In 1814 Lawrence began work on a sequence of portraits of the allied sovereigns and commanders for the Prince Regent. Lawrence worked on portraits of King Friedrich Whilhem of Prussia, Tsar Alexander I of Russia, with their leading generals Blücher and Platov during their visit to London in 1814. He showed portraits of Blücher, Platov, Wellington and Metternich at the Royal Academy in 1815. The instigation for what eventually became the complete series of portraits by Lawrence in the Waterloo Chamber at Windsor Castle can be traced back to the poet Lady Anne Barnard. According to Farington, she wrote in April 1814 to the prince regent, proposing that a composition of himself with the tsar and the king of Prussia should be painted, by Lawrence, 'to commemorate the great events.’ As Michael Levy noted ‘with collective good sense, all those involved preferred to avoid group portraits, or high-flown subjects, and single portraits of individuals were settled on.’ This commission further confirmed Lawrence as Europe’s foremost portraitist.

Frederick Christian Lewis, after Lawrence
Mrs Isabella Fairlie
Stipple engraving
Private collection

This sitter in this portrait is Isabella Mary Elderton, the first wife of John Fairlie. Fairlie served as agent for the 5th Duke of Rutland on his estates in Cambridgeshire.
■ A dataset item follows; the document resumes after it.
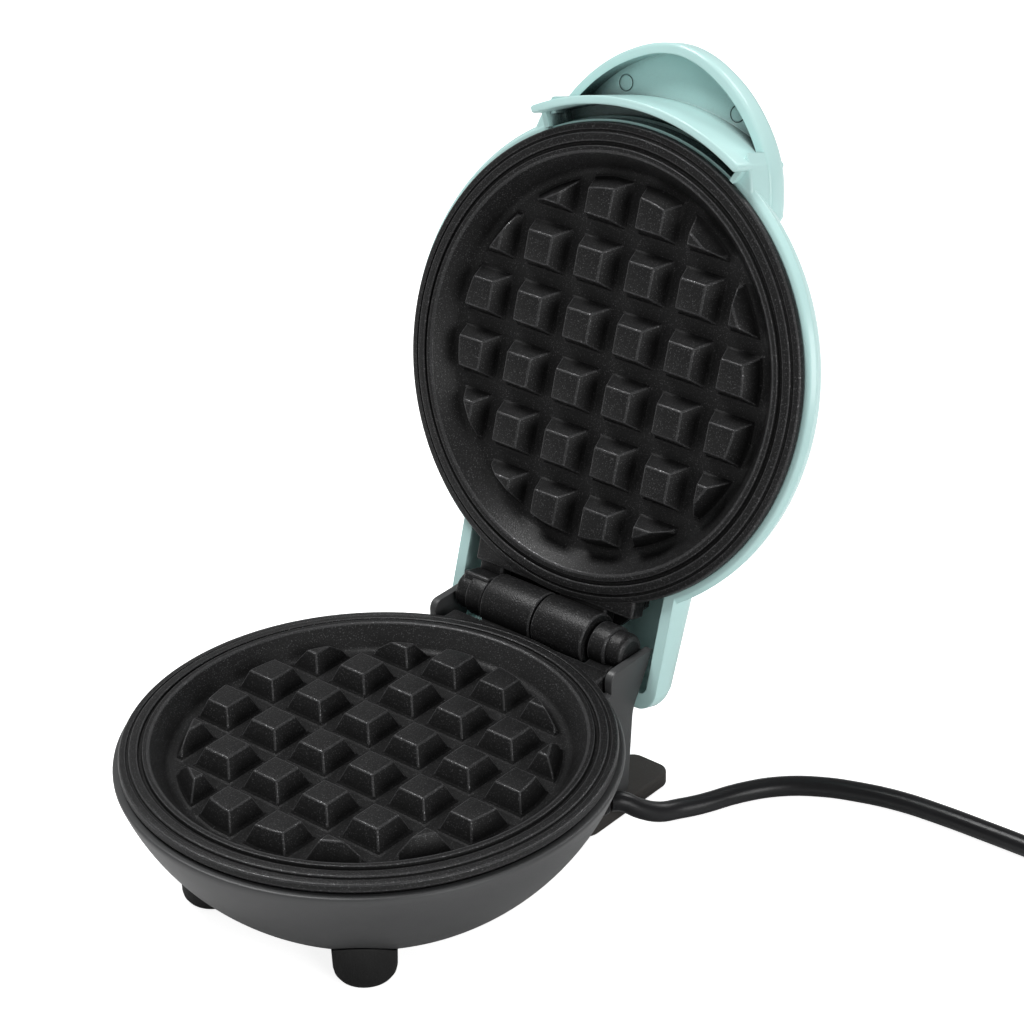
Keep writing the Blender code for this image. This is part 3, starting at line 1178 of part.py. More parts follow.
def round_top(obj, top_z, width, steps):
    """Round only the outer edges of the top face."""
    bm = bmesh.new()
    bm.from_mesh(obj.data)
    weight = bm.edges.layers.float.new("bevel_weight_edge")
    for edge in bm.edges:
        in_top = min(vertex.co.z for vertex in edge.verts) > top_z - SEAT_GAP
        outer = edge.calc_face_angle(0.0) > math.radians(45.0)
        edge[weight] = 1.0 if in_top and outer else 0.0
    bm.to_mesh(obj.data)
    bm.free()
    bevel = obj.modifiers.new("round top", "BEVEL")
    bevel.width = width
    bevel.segments = steps
    bevel.limit_method = "WEIGHT"


def build_lid_inside(lid):
    lens = turned("indicator_lens", [
        (0.0, LID_TOP_Z + LENS_PROUD),
        (LENS_R - LENS_PROUD, LID_TOP_Z + LENS_PROUD),
        (LENS_R, LID_TOP_Z),
        (LENS_R, LID_TOP_Z - LID_WALL - SEAT_GAP),
        (LENS_FLANGE_R, LID_TOP_Z - LID_WALL - SEAT_GAP),
        (LENS_FLANGE_R, LID_TOP_Z - LID_WALL - SEAT_GAP - LENS_FLANGE),
        (0.0, LID_TOP_Z - LID_WALL - SEAT_GAP - LENS_FLANGE),
    ], lid, SMALL_STEPS, FROM_HINGE + Vector((0.0, LENS_Y, 0.0)))
    shade_round(paint(lens, LENS_BLUE))
    lamp_top = LID_TOP_Z - LID_WALL - LENS_FLANGE - SEAT_GAP * 2
    lamp = cylinder_mesh("indicator_lamp", LAMP_R, lamp_top - LAMP_LENGTH, lamp_top, SMALL_STEPS,
                         centre=(0.0, LENS_Y, 0.0))
    shade_round(paint(make_object("indicator_lamp", lamp, lid, FROM_HINGE), CERAMIC_WHITE))
    post_low = UPPER_RIM_Z - SHIELD_LOW_Z + SEAT_GAP
    head_top = UPPER_RIM_Z - SHIELD_TOP_Z - SEAT_GAP
    for number, angle in enumerate(LID_POST_ANGLES_DEG, start=1):
        x, y = polar(LID_POST_CIRCLE_R, angle)
        make_screw(f"shield_screw_{number}", lid, FROM_HINGE + Vector((x, y, 0.0)), head_top,
                   post_low + LID_SCREW_DEPTH - SEAT_GAP, SMALL_SCREW_HEAD_HEIGHT)
    leg_x, leg_y = element_leg_end()
    start_y = leg_y + ELEMENT_PIN_LENGTH + SEAT_GAP * 2
    height = UPPER_RIM_Z - ELEMENT_Z
    for word, side in (("left", -1), ("right", 1)):
        points = [
            Vector((side * leg_x, start_y, height)),
            Vector((side * leg_x, start_y + LEAD_R, height)),
            Vector((side * (leg_x + LEAD_SPACING) / 2, (start_y + CABLE_LID_Y) / 2, height)),
            Vector((side * LEAD_SPACING / 2, CABLE_LID_Y - SEAT_GAP - LEAD_R * 2, height)),
            Vector((side * LEAD_SPACING / 2, CABLE_LID_Y - SEAT_GAP, height)),
        ]
        points = [point + FROM_HINGE for point in points]
        tube(f"upper_element_lead_{word}", smooth(points, LEAD_R * 6), LEAD_R, lid, COPPER)


def build_upper_plate_screws(frame):
    for number, angle in enumerate(PLATE_BOSS_ANGLES_DEG, start=1):
        x, y = polar(PLATE_BOSS_CIRCLE_R, angle)
        make_screw(f"upper_plate_screw_{number}", frame, (x, y, 0.0), SHIELD_LOW_Z - SEAT_GAP,
                   PLATE_SCREW_TIP_Z, SMALL_SCREW_HEAD_HEIGHT)


# Smooth routes

def smooth(points, step):
    """Points about every step along a Catmull-Rom curve through the given ones."""
    points = [Vector(p) for p in points]
    padded = [2 * points[0] - points[1]] + points + [2 * points[-1] - points[-2]]
    out = []
    for i in range(len(points) - 1):
        p0, p1, p2, p3 = padded[i:i + 4]
        count = max(1, round((p2 - p1).length / step))
        for k in range(count):
            t = k / count
            out.append(0.5 * (
                2 * p1 + (p2 - p0) * t + (2 * p0 - 5 * p1 + 4 * p2 - p3) * t ** 2
                + (3 * p1 - p0 - 3 * p2 + p3) * t ** 3))
    return out + [points[-1]]


# Cord, coil and plug

COIL_Z = TIE_THICKNESS + TIE_CLEARANCE + CORD_R


def cord_route():
    """The cord's own points, from the strain relief to the start of the coil."""
    return [Vector((RELIEF_PLACE.x + x, RELIEF_PLACE.y + y, z)) for x, y, z in CORD_ROUTE]


def coil_centre():
    """The coil's middle, so that its first turn goes on from the end of the route."""
    end = cord_route()[-1]
    return end.x + COIL_START_GAP + CORD_R * 2, end.y - COIL_OUTER_R


def coil_points():
    """Loops that spiral in on the floor, climb on themselves and spiral out again on top."""
    centre_x, centre_y = coil_centre()
    turns = COIL_TURNS_IN + COIL_TURNS_CLIMB + COIL_TURNS_OUT
    count = round(turns * COIL_POINTS_A_TURN)
    reverse = COIL_TURNS_IN + COIL_TURNS_CLIMB / 2
    points = []
    for i in range(count + 1):
        turn = i / COIL_POINTS_A_TURN
        climb = min(max((turn - COIL_TURNS_IN) / COIL_TURNS_CLIMB, 0.0), 1.0)
        radius = COIL_OUTER_R - COIL_TURN_STEP * min(turn, reverse * 2 - turn)
        x, y = polar(radius, 90.0 - 360.0 * turn)
        points.append(Vector((centre_x + x, centre_y + y, COIL_Z + COIL_LAYER_STEP * climb)))
    start = points[0] - Vector((CORD_R * 2, 0.0, 0.0))
    last = points[-1]
    end = Vector((last.x + COIL_TAIL, last.y, PLUG_SIZE[2] / 2))
    before = end - Vector((CORD_R * 2, 0.0, 0.0))
    middle = Vector(((last.x + before.x) / 2, last.y, (last.z + before.z) / 2))
    return [start] + points + [middle, before, end]


def least_self_gap(points, diameter):
    """The smallest space between stretches of the coil that aren't next to each other."""
    least = None
    for i, first in enumerate(points):
        for second in points[i + 1:]:
            if (second - first).length > diameter * 4:
                continue
            apart = sum((b - a).length for a, b in zip(points[i:], points[i + 1:points.index(second) + 1]))
            if apart > diameter * 6:
                gap = (second - first).length - diameter
                least = gap if least is None else min(least, gap)
    return least


def build_cord(root):
    route = smooth(cord_route(), CORD_POINT_STEP)
    tube("power_cord", route, CORD_R, root, CORD_BLACK)
    coil = coil_points()
    tube("cord_coil", coil, CORD_R, root, CORD_BLACK, resolution=1)
    print("cord length", round(sum((b - a).length for a, b in zip(route, route[1:])), 4),
          "coil length", round(sum((b - a).length for a, b in zip(coil, coil[1:])), 4),
          "least gap in the coil", round(least_self_gap(coil[:-3], CORD_R * 2), 5))
    inner = COIL_OUTER_R - COIL_TURN_STEP * COIL_TURNS_IN + COIL_TURN_STEP / 4
    outer = COIL_OUTER_R - COIL_TURN_STEP / 4
    reach = CORD_R + TIE_CLEARANCE
    centre_x, centre_y = coil_centre()
    low = (centre_x + inner - reach, COIL_Z - reach)
    high = (centre_x + outer + reach, COIL_Z + COIL_LAYER_STEP + reach)
    wall = Vector((TIE_THICKNESS, TIE_THICKNESS))
    stand = Matrix.Translation((0.0, centre_y, 0.0)) @ Matrix.Rotation(math.radians(90.0), 4, "X")
    tie = make_object("coil_tie", outline_mesh(
        "tie", rounded_rectangle(Vector(low) - wall, Vector(high) + wall, TIE_ROUND + TIE_THICKNESS),
        -TIE_WIDTH / 2, TIE_WIDTH / 2, stand), root)
    cut(tie, "tie_inside", outline_mesh(
        "tie_inside", rounded_rectangle(low, high, TIE_ROUND), -TIE_WIDTH, TIE_WIDTH, stand))
    paint(tie, CORD_BLACK)
    build_plug(root, coil[-1])


def build_plug(root, cord_end):
    length, width, height = PLUG_SIZE
    blade_length, blade_thickness, blade_height = BLADE_SIZE
    neck_start = cord_end.x + SEAT_GAP
    body_start = neck_start + PLUG_NECK
    body_end = body_start + length
    y, z = cord_end.y, cord_end.z
    plug = make_object("plug_body", box_mesh(
        "plug", (body_start, y - width / 2, 0.0), (body_end, y + width / 2, height)), root)
    round_edges(plug, PLUG_ROUND, 2)
    join(plug, "plug_neck", cylinder_mesh(
        "neck", PLUG_NECK_R, neck_start, body_start + PLUG_ROUND * 2, SMALL_STEPS, "X", (0.0, y, z)))
    for word, side in (("near", -1), ("far", 1)):
        blade_y = y + side * BLADE_SPACING / 2
        reach = blade_thickness + OVERRUN
        blade = make_object(f"plug_blade_{word}", box_mesh(
            "blade",
            (body_end + SEAT_GAP, blade_y - blade_thickness / 2, z - blade_height / 2),
            (body_end + SEAT_GAP + blade_length, blade_y + blade_thickness / 2, z + blade_height / 2)), root)
        cut(blade, f"blade_hole_{word}", cylinder_mesh(
            "blade_hole", BLADE_HOLE_R, blade_y - reach, blade_y + reach, SMALL_STEPS, "Y",
            (body_end + SEAT_GAP + blade_length * 3 / 4, 0.0, z)))
        paint(blade, STEEL)
    paint(plug, CORD_BLACK)


# Whole machine

def centre_on_origin(root, loose_words):
    """Move the machine along Y until the middle of its bounds, without cord and plug, is at the origin."""
    bpy.context.view_layer.update()
    graph = bpy.context.evaluated_depsgraph_get()
    places = []
    for obj in PARTS.objects:
        if obj.type == "MESH" and not obj.name.startswith(loose_words):
            evaluated = obj.evaluated_get(graph)
            places += [obj.matrix_world @ vertex.co for vertex in evaluated.data.vertices]
    lows = [min(place[axis] for place in places) for axis in range(3)]
    highs = [max(place[axis] for place in places) for axis in range(3)]
    root.location.y -= (lows[1] + highs[1]) / 2
    hinge_y = root.location.y + HINGE_Y
    print("bounds", [round(v, 5) for v in lows], [round(v, 5) for v in highs])
    print("root y", round(root.location.y, 6), "hinge", round(hinge_y, 6), round(HINGE.z, 6))


def main():
    root = make_empty("waffle_maker", (0.0, 0.0, 0.0))
    lower = make_empty("lower_plate_frame", (0.0, 0.0, RIM_Z), root)
    lid = make_empty("lid_hinge_axis", HINGE, root, (-math.radians(OPEN_ANGLE_DEG), 0.0, 0.0))
    upper = make_empty("upper_plate_frame", FROM_HINGE + Vector((0.0, 0.0, UPPER_RIM_Z)), lid,
                       (0.0, math.radians(180.0), 0.0))
    plate_mesh = waffle_plate_mesh()
    shade_round(paint(make_object("lower_plate", plate_mesh, lower), COATED_METAL), 25.0)
    shade_round(paint(make_object("upper_plate", plate_mesh.copy(), upper), COATED_METAL), 25.0)
    build_housing(root)
    build_plate_screws(root)
    build_feet(root)
    build_hinge(root, lid)
    build_wiring(root)
    heating_set("lower", lower, True)
    heating_set("upper", upper, False)
    build_lid_shell(lid)
    build_lid_inside(lid)
    build_upper_plate_screws(upper)
    build_cord(root)
    centre_on_origin(root, ("power_cord", "cord_coil", "coil_tie", "plug"))


clear_scene()
PARTS = make_collection("waffle_maker_parts")
CUTTERS = make_collection("waffle_maker_cutters")
main()
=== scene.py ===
"""Round mini waffle maker, dressed: cast plates, moulded lid and housing, feet, hinge and cord.

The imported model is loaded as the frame.  Pieces are modelled with the lid closed, about the plates' own
axis, and the lid's pieces are then turned to the opened angle about the hinge.  Lengths are in metres.
"""
import json
import math

import bmesh
import bpy
from bpy.props import FloatProperty, FloatVectorProperty, PointerProperty
from mathutils import Matrix, Vector


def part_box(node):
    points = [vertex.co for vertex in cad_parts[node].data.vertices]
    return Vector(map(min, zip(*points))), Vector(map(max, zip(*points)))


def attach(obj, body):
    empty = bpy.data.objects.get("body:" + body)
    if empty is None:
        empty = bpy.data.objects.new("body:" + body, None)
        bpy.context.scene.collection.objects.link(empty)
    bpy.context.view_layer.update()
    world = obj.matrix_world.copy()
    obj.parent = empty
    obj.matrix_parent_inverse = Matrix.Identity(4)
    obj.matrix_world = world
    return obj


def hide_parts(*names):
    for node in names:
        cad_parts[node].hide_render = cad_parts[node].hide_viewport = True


bl_info = {
    "name": "Round Mini Waffle Maker",
    "version": (1, 0, 0),
    "blender": (4, 5, 0),
    "location": "View3D > Sidebar > Waffle Maker",
    "description": "Builds the plates, lid, housing, feet, hinge and cord of a small round waffle maker",
    "category": "Add Mesh",
}

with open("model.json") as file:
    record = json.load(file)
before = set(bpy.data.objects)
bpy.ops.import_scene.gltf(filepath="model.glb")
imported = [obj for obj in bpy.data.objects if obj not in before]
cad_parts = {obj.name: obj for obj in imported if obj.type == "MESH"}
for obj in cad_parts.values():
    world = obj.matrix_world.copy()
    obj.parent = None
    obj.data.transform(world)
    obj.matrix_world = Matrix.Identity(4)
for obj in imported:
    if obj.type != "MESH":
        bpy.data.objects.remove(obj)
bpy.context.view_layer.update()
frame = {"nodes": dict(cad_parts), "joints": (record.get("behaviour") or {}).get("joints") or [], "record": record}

# The hinge as packed, and the plates' axis in front of it
HINGE = Vector(frame["joints"][0]["pos_m"])
OPEN_ANGLE = -math.radians(frame["joints"][0]["range_deg"][0])
HINGE_Y = 0.0675
AXIS_Y = HINGE.y - HINGE_Y
TO_BASE = Matrix.Translation((0.0, AXIS_Y, 0.0))
TO_OPEN_LID = (Matrix.Translation(HINGE) @ Matrix.Rotation(-OPEN_ANGLE, 4, "X")
               @ Matrix.Translation(-HINGE) @ TO_BASE)

# Screw holes, and how far a cutter reaches past the face that it opens
SCREW_HOLE_R = 0.0018
SCREW_HEAD_R = 0.0035
PAST = 0.0020
FIT_GAP = 0.0003
TINY = 1e-6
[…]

A drawing recording this portrait by Henry Bone survives in the National Portrait Gallery, where it is dated 1825. As Fairlie married Isabella Elderton on August 1st 1826 at St Alphege Church, Greenwich, it seems likely that Lawrence’s portrait was made to celebrate their engagement, the sitter was 18 years of age. The medium represents perhaps Lawrence’s greatest innovation as a portraitist, the use of black, red and white chalk on prepared canvas. It was a technique which offered Lawrence the opportunity to demonstrate his precautious talents as a draughtsman on a large scale. As Cassandra Albinson has observed: ‘while his drawings on paper can seem distant from the bravura style of his oil paintings, Lawrence’s chalk-on-canvas portraits reveal the relationship between his two practices.’[1] There is anecdotal evidence that Lawrence made these kind of under-drawings in preparation for all his major works. In 1838 the American artists Thomas Sully visited Richard Evans, who had studied with Lawrence and produced copies of his works. According to Evans, Lawrence ‘often made careful drawings in black chalk, heightened the lights with white chalk, would sometimes add a few touches of red, and even tint the eyes and hair the proper colour – and over this preparation make his dead colour!!!!.’[2] But as Albinson points out, there is currently no corroborating technical evidence.

Henry Bone, after Sir Thomas Lawrence
Isabella Mary Fairlie (née Elderton)
Pen and ink
4 ⅛ in. x 2 ⅞ inches; 104 x 74 mm
1825
© National Portrait Gallery, London

It seems more likely that Lawrence conceived of these more complete drawings on canvas as finished. The majority of surviving examples are of beautiful, young women – for example the beautiful portrait of Dorothea Lieven of 1818 now in the Hermitage, St Petersburg and the complex portrait of Countess Thérèse Czernin of 1819 now in a private collection – suggesting that he found the delicate tonal qualities of three different chalks on a prepared surface a particularly expressive medium. In the present portrait, Lawrence has lavished attention on Isabella Fairlie’s hair, showing a mass of dark ringlets piles on her head, these frame her beautifully described features, highlighted with touches of red chalk and a few highlights of white. Lawrence has left Isabella’s lavish costume a loose collection of suggestive black and white chalk lines, preferring to concentrate on the sitters’ beautifully sculpted head.

The evidence of this portrait is that it was regarded as a completed work of art. Isabella Fairlie died when she was only 22 years old, just a year following the death of her infant son, John, the couple's only child. Following her death, her portrait remained with her husband. John Fairlie loaned it to the noted engraver-publisher Frederick C. Lewis, who translated Lawrence's delicate lines into a remarkable lithograph and published it as part of his folio of life-size portrait engravings entitled, Twenty Imitations of Sir Thos. Lawrence's finest Drawings of Sovereigns, Statesmen, Ladies &c. Isabella's portrait was advertised by name in Lewis' advertisements for the folio published in Bent's Monthly Literary Advertiser, London, in 1840 and 1841. This suggests that we regard this portrait and others like it as finished works of art.

References

  1. Eds. Cassandra Albinson, Peter Funnell and Lucy Peltz, Thomas Lawrence: Regency Power & Brilliance, Exh. Cat., New Haven (Yale Center for British Art), 2011, p.131.
  2. Thomas Sully, ‘Hints for Pictures, 1809-1871’, manuscript in Beinecke Rare Book and Manuscript Library, Yale University. Quoted in eds. Cassandra Albinson, Peter Funnell and Lucy Peltz, Thomas Lawrence: Regency Power & Brilliance, Exh. Cat., New Haven (Yale Center for British Art), 2011, p.132.